>>>>

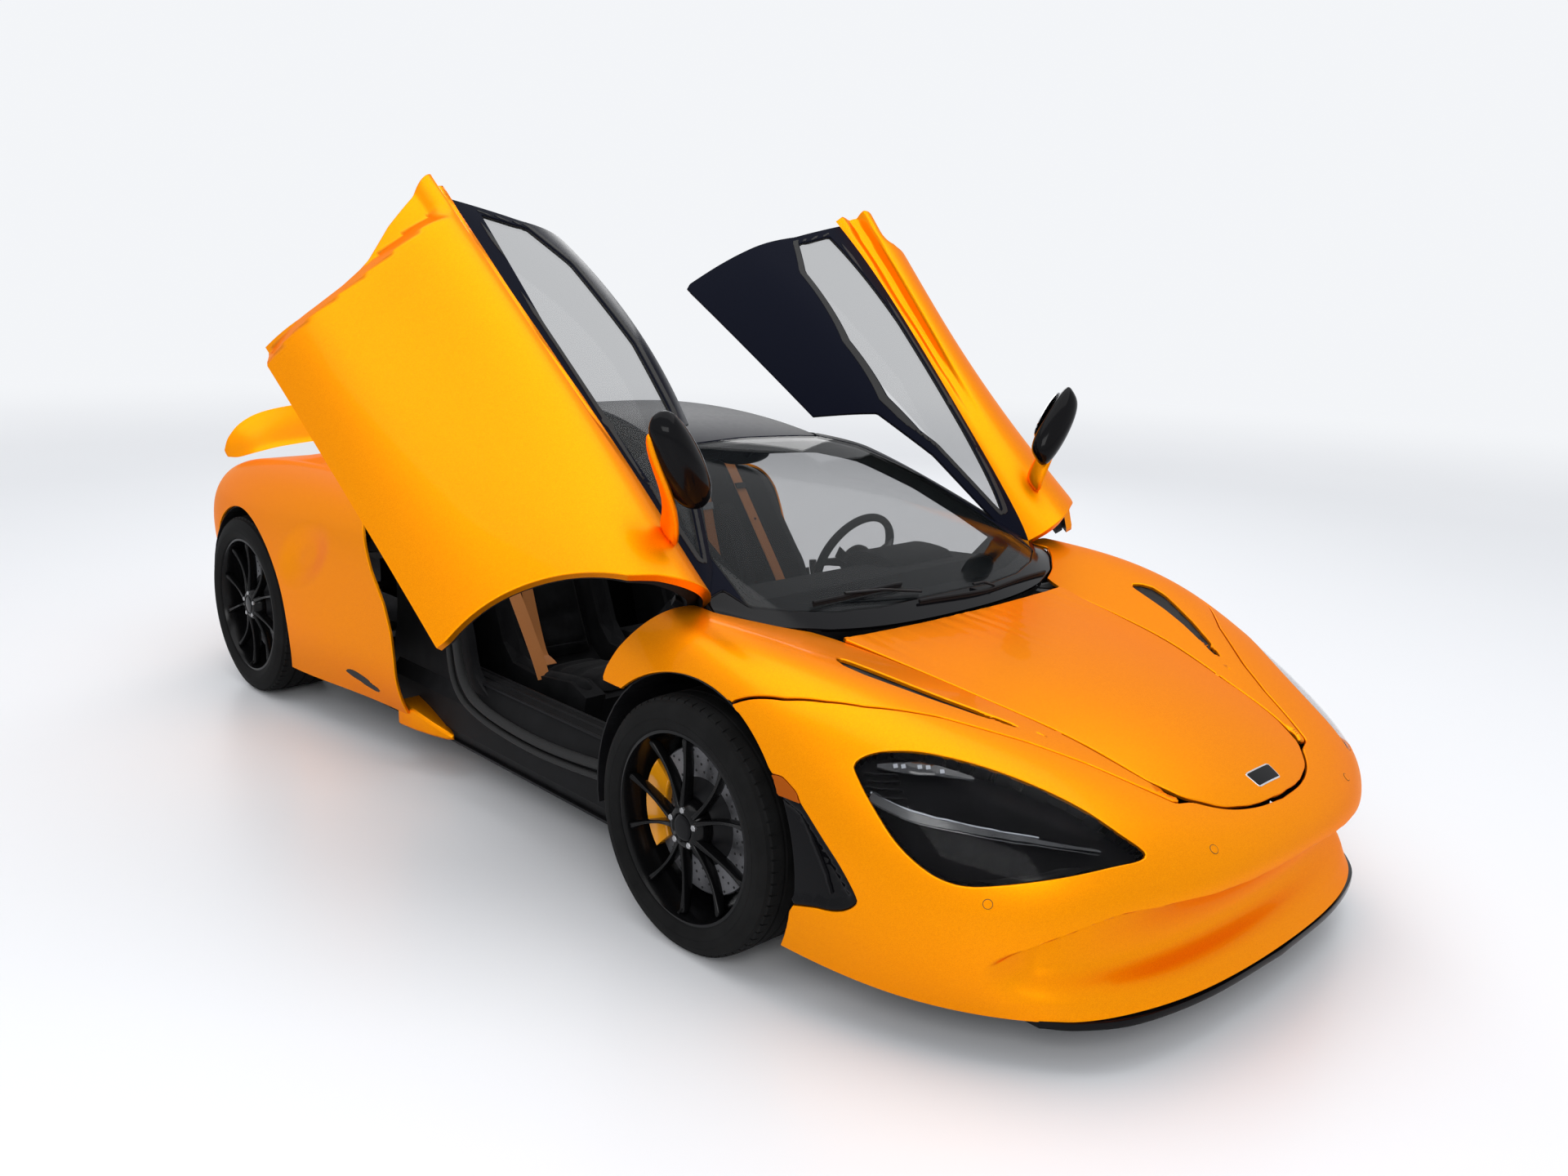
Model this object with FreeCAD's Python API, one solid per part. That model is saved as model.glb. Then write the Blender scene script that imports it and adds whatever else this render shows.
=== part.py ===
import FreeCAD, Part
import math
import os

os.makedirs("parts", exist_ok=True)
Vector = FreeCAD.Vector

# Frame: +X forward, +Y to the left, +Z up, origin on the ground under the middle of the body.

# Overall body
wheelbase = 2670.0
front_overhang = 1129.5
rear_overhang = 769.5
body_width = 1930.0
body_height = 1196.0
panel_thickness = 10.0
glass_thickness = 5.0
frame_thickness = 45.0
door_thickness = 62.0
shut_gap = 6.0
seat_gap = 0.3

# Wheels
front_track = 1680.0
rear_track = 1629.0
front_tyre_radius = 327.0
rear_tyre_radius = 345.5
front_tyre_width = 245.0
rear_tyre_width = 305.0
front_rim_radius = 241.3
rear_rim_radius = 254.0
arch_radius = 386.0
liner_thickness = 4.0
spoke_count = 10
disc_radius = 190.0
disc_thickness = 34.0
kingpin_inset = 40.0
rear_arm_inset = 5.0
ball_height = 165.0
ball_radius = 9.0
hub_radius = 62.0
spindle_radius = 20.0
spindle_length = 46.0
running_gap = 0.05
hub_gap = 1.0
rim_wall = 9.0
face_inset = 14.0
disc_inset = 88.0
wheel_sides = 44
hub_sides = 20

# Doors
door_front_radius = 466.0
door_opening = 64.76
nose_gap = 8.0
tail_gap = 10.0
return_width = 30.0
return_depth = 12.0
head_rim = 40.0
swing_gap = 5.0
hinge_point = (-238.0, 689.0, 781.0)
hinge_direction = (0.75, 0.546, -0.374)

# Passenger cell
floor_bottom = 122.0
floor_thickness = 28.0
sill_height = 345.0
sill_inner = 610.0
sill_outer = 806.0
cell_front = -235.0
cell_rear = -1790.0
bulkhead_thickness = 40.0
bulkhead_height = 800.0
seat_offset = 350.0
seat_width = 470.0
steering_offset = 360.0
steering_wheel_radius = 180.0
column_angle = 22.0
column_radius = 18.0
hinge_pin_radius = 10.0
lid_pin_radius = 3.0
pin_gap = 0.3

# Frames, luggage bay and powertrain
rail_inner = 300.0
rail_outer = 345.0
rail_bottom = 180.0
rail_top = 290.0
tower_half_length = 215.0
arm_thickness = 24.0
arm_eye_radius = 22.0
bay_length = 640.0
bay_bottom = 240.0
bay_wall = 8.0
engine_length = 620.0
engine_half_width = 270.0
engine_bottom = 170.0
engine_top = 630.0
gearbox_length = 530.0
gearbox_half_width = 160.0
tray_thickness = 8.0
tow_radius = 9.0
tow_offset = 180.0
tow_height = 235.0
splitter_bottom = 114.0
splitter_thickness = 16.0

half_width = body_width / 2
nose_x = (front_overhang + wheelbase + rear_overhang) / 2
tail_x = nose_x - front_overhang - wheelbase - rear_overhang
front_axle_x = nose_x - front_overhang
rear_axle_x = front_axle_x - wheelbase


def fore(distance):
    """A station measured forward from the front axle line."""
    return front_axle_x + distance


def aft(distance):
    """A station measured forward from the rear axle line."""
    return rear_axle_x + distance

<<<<

- **TASK DIRECTIONS**
Restate word for word only the lines running from the beginning of the data to the line holding "seat_gap = 0.3", both included.

- **RESULT**
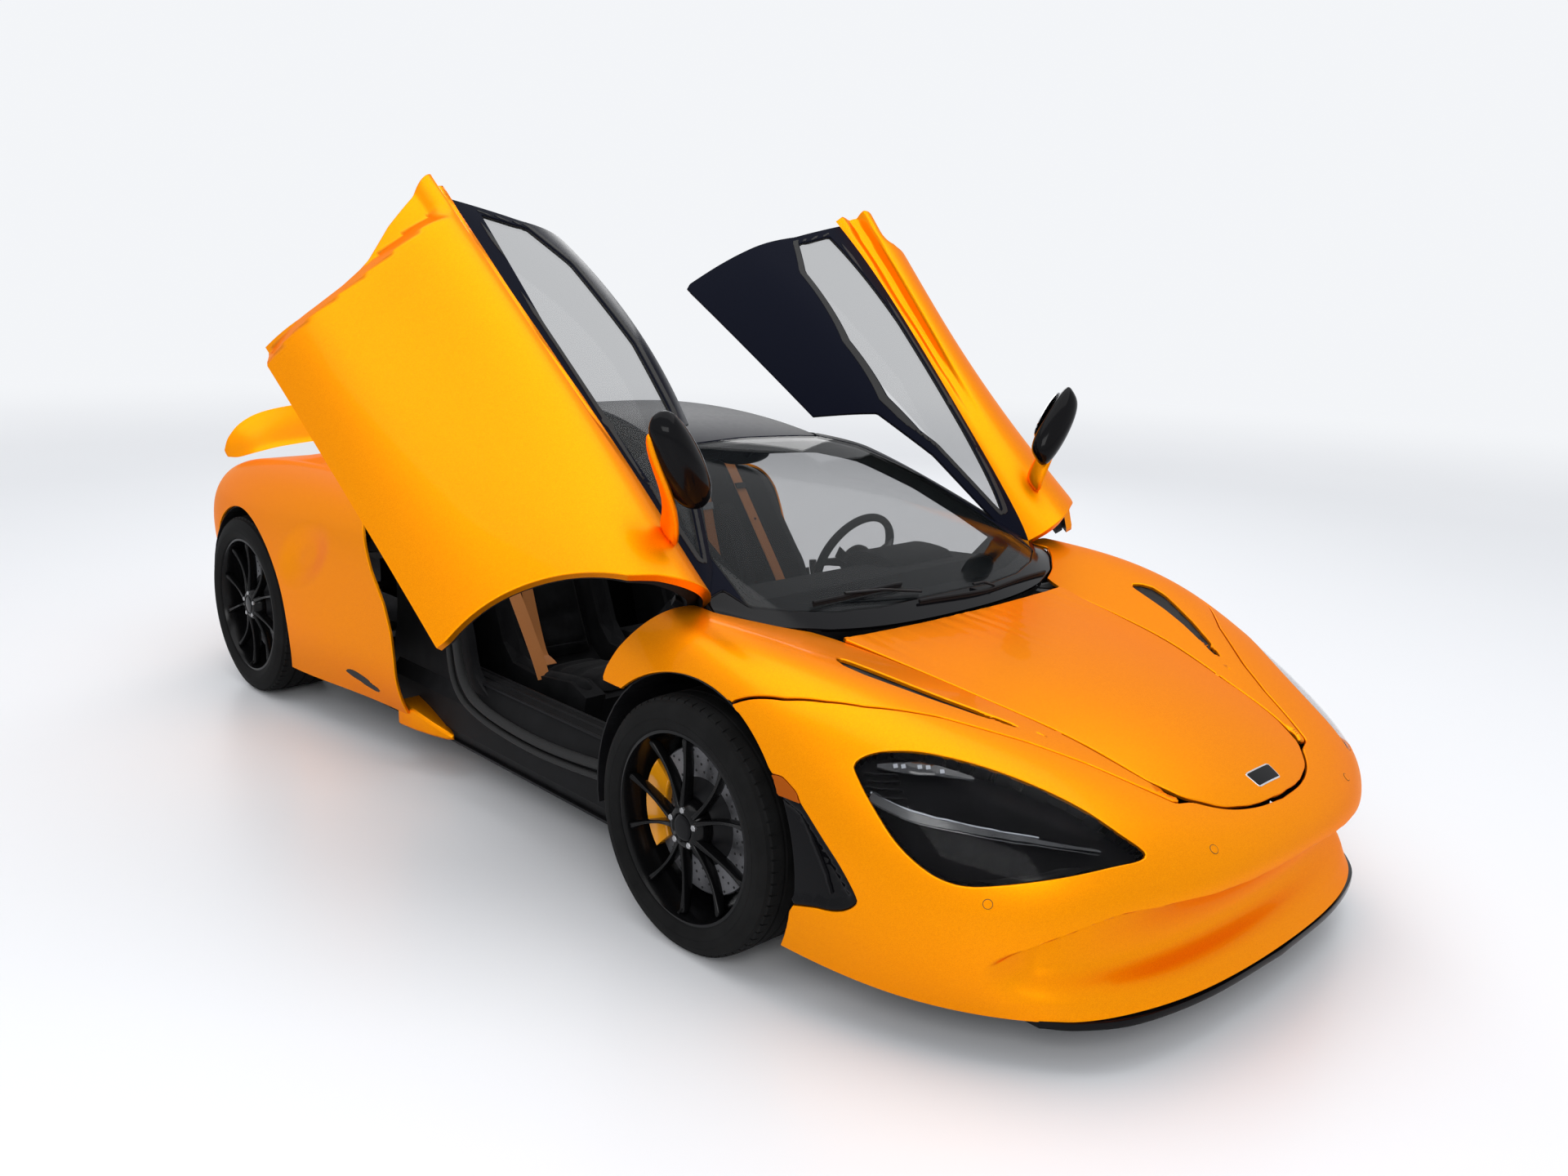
Model this object with FreeCAD's Python API, one solid per part. That model is saved as model.glb. Then write the Blender scene script that imports it and adds whatever else this render shows.
=== part.py ===
import FreeCAD, Part
import math
import os

os.makedirs("parts", exist_ok=True)
Vector = FreeCAD.Vector

# Frame: +X forward, +Y to the left, +Z up, origin on the ground under the middle of the body.

# Overall body
wheelbase = 2670.0
front_overhang = 1129.5
rear_overhang = 769.5
body_width = 1930.0
body_height = 1196.0
panel_thickness = 10.0
glass_thickness = 5.0
frame_thickness = 45.0
door_thickness = 62.0
shut_gap = 6.0
seat_gap = 0.3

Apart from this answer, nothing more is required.